Set problem:
Print out every record exactly as it appears.

___ Data to process ___

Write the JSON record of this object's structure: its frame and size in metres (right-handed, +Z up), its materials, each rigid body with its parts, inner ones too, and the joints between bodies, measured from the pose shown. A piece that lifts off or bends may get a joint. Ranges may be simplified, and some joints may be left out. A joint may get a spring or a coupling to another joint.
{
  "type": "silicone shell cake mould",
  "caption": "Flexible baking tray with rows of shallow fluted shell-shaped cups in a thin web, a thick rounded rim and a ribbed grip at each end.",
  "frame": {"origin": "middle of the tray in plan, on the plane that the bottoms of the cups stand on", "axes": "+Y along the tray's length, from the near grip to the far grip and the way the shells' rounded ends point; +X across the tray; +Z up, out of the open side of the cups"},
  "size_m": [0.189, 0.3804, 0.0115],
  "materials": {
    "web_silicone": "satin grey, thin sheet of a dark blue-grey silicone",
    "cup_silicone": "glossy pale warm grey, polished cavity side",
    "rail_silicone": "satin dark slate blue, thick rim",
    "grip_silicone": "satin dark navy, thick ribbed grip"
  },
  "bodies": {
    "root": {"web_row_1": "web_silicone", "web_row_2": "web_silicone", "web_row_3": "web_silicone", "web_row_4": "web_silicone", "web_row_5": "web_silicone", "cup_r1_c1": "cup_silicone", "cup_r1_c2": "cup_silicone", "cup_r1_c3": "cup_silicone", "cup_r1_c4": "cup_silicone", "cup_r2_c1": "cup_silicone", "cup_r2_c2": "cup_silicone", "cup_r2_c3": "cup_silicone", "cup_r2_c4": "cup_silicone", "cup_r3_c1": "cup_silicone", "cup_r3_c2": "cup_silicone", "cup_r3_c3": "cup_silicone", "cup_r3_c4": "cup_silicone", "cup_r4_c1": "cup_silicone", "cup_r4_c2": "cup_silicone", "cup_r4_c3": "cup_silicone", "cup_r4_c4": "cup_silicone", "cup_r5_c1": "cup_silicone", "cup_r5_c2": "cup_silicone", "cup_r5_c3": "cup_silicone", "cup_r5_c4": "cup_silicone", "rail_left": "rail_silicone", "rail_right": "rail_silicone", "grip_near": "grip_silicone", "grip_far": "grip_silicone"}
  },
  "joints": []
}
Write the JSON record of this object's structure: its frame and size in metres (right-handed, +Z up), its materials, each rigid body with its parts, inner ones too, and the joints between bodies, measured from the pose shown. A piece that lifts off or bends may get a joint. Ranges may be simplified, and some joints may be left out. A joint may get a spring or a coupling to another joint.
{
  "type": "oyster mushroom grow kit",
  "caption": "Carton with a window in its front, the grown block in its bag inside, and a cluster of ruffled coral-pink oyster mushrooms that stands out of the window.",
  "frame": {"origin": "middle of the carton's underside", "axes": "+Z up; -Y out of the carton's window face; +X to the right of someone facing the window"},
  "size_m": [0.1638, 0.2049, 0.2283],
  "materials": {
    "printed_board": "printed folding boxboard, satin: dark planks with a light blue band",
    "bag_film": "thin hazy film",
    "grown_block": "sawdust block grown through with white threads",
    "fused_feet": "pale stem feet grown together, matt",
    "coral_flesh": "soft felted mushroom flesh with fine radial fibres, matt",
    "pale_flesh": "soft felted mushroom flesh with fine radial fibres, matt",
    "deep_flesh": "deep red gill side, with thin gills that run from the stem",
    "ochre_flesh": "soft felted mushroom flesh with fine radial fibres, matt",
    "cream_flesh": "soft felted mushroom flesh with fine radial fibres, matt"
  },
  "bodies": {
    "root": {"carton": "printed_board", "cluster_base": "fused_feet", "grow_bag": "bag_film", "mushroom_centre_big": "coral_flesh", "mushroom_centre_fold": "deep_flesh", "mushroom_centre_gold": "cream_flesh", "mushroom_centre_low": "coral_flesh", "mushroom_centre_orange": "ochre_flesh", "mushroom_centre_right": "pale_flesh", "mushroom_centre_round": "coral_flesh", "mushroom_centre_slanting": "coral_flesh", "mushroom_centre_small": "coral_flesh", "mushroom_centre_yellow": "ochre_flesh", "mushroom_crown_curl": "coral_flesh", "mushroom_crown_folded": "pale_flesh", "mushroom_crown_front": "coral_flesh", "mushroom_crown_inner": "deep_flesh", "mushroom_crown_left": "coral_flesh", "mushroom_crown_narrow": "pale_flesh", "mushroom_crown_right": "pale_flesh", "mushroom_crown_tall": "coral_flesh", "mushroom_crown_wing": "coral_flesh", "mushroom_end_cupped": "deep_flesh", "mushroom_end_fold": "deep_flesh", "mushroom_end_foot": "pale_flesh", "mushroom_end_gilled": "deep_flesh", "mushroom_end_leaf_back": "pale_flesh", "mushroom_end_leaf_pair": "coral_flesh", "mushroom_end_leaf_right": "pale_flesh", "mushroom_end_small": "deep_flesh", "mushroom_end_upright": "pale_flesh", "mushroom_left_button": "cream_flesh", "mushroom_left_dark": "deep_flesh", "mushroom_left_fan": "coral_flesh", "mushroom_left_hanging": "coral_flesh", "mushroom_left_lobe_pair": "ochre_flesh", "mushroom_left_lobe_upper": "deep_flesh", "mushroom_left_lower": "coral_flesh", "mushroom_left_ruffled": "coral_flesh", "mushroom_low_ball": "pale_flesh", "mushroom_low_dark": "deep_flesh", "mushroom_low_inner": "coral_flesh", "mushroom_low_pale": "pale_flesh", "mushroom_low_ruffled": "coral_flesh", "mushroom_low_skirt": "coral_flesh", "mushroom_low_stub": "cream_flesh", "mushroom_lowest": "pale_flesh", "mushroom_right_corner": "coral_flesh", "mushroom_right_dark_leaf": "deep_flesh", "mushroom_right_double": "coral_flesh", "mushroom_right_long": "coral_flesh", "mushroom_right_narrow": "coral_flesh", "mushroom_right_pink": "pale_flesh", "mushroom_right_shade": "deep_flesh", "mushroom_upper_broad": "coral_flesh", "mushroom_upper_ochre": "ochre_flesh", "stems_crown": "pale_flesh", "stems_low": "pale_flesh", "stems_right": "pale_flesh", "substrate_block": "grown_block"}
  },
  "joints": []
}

___

Task result:
Write the JSON record of this object's structure: its frame and size in metres (right-handed, +Z up), its materials, each rigid body with its parts, inner ones too, and the joints between bodies, measured from the pose shown. A piece that lifts off or bends may get a joint. Ranges may be simplified, and some joints may be left out. A joint may get a spring or a coupling to another joint.
{
  "type": "silicone shell cake mould",
  "caption": "Flexible baking tray with rows of shallow fluted shell-shaped cups in a thin web, a thick rounded rim and a ribbed grip at each end.",
  "frame": {"origin": "middle of the tray in plan, on the plane that the bottoms of the cups stand on", "axes": "+Y along the tray's length, from the near grip to the far grip and the way the shells' rounded ends point; +X across the tray; +Z up, out of the open side of the cups"},
  "size_m": [0.189, 0.3804, 0.0115],
  "materials": {
    "web_silicone": "satin grey, thin sheet of a dark blue-grey silicone",
    "cup_silicone": "glossy pale warm grey, polished cavity side",
    "rail_silicone": "satin dark slate blue, thick rim",
    "grip_silicone": "satin dark navy, thick ribbed grip"
  },
  "bodies": {
    "root": {"web_row_1": "web_silicone", "web_row_2": "web_silicone", "web_row_3": "web_silicone", "web_row_4": "web_silicone", "web_row_5": "web_silicone", "cup_r1_c1": "cup_silicone", "cup_r1_c2": "cup_silicone", "cup_r1_c3": "cup_silicone", "cup_r1_c4": "cup_silicone", "cup_r2_c1": "cup_silicone", "cup_r2_c2": "cup_silicone", "cup_r2_c3": "cup_silicone", "cup_r2_c4": "cup_silicone", "cup_r3_c1": "cup_silicone", "cup_r3_c2": "cup_silicone", "cup_r3_c3": "cup_silicone", "cup_r3_c4": "cup_silicone", "cup_r4_c1": "cup_silicone", "cup_r4_c2": "cup_silicone", "cup_r4_c3": "cup_silicone", "cup_r4_c4": "cup_silicone", "cup_r5_c1": "cup_silicone", "cup_r5_c2": "cup_silicone", "cup_r5_c3": "cup_silicone", "cup_r5_c4": "cup_silicone", "rail_left": "rail_silicone", "rail_right": "rail_silicone", "grip_near": "grip_silicone", "grip_far": "grip_silicone"}
  },
  "joints": []
}
Write the JSON record of this object's structure: its frame and size in metres (right-handed, +Z up), its materials, each rigid body with its parts, inner ones too, and the joints between bodies, measured from the pose shown. A piece that lifts off or bends may get a joint. Ranges may be simplified, and some joints may be left out. A joint may get a spring or a coupling to another joint.
{
  "type": "oyster mushroom grow kit",
  "caption": "Carton with a window in its front, the grown block in its bag inside, and a cluster of ruffled coral-pink oyster mushrooms that stands out of the window.",
  "frame": {"origin": "middle of the carton's underside", "axes": "+Z up; -Y out of the carton's window face; +X to the right of someone facing the window"},
  "size_m": [0.1638, 0.2049, 0.2283],
  "materials": {
    "printed_board": "printed folding boxboard, satin: dark planks with a light blue band",
    "bag_film": "thin hazy film",
    "grown_block": "sawdust block grown through with white threads",
    "fused_feet": "pale stem feet grown together, matt",
    "coral_flesh": "soft felted mushroom flesh with fine radial fibres, matt",
    "pale_flesh": "soft felted mushroom flesh with fine radial fibres, matt",
    "deep_flesh": "deep red gill side, with thin gills that run from the stem",
    "ochre_flesh": "soft felted mushroom flesh with fine radial fibres, matt",
    "cream_flesh": "soft felted mushroom flesh with fine radial fibres, matt"
  },
  "bodies": {
    "root": {"carton": "printed_board", "cluster_base": "fused_feet", "grow_bag": "bag_film", "mushroom_centre_big": "coral_flesh", "mushroom_centre_fold": "deep_flesh", "mushroom_centre_gold": "cream_flesh", "mushroom_centre_low": "coral_flesh", "mushroom_centre_orange": "ochre_flesh", "mushroom_centre_right": "pale_flesh", "mushroom_centre_round": "coral_flesh", "mushroom_centre_slanting": "coral_flesh", "mushroom_centre_small": "coral_flesh", "mushroom_centre_yellow": "ochre_flesh", "mushroom_crown_curl": "coral_flesh", "mushroom_crown_folded": "pale_flesh", "mushroom_crown_front": "coral_flesh", "mushroom_crown_inner": "deep_flesh", "mushroom_crown_left": "coral_flesh", "mushroom_crown_narrow": "pale_flesh", "mushroom_crown_right": "pale_flesh", "mushroom_crown_tall": "coral_flesh", "mushroom_crown_wing": "coral_flesh", "mushroom_end_cupped": "deep_flesh", "mushroom_end_fold": "deep_flesh", "mushroom_end_foot": "pale_flesh", "mushroom_end_gilled": "deep_flesh", "mushroom_end_leaf_back": "pale_flesh", "mushroom_end_leaf_pair": "coral_flesh", "mushroom_end_leaf_right": "pale_flesh", "mushroom_end_small": "deep_flesh", "mushroom_end_upright": "pale_flesh", "mushroom_left_button": "cream_flesh", "mushroom_left_dark": "deep_flesh", "mushroom_left_fan": "coral_flesh", "mushroom_left_hanging": "coral_flesh", "mushroom_left_lobe_pair": "ochre_flesh", "mushroom_left_lobe_upper": "deep_flesh", "mushroom_left_lower": "coral_flesh", "mushroom_left_ruffled": "coral_flesh", "mushroom_low_ball": "pale_flesh", "mushroom_low_dark": "deep_flesh", "mushroom_low_inner": "coral_flesh", "mushroom_low_pale": "pale_flesh", "mushroom_low_ruffled": "coral_flesh", "mushroom_low_skirt": "coral_flesh", "mushroom_low_stub": "cream_flesh", "mushroom_lowest": "pale_flesh", "mushroom_right_corner": "coral_flesh", "mushroom_right_dark_leaf": "deep_flesh", "mushroom_right_double": "coral_flesh", "mushroom_right_long": "coral_flesh", "mushroom_right_narrow": "coral_flesh", "mushroom_right_pink": "pale_flesh", "mushroom_right_shade": "deep_flesh", "mushroom_upper_broad": "coral_flesh", "mushroom_upper_ochre": "ochre_flesh", "stems_crown": "pale_flesh", "stems_low": "pale_flesh", "stems_right": "pale_flesh", "substrate_block": "grown_block"}
  },
  "joints": []
}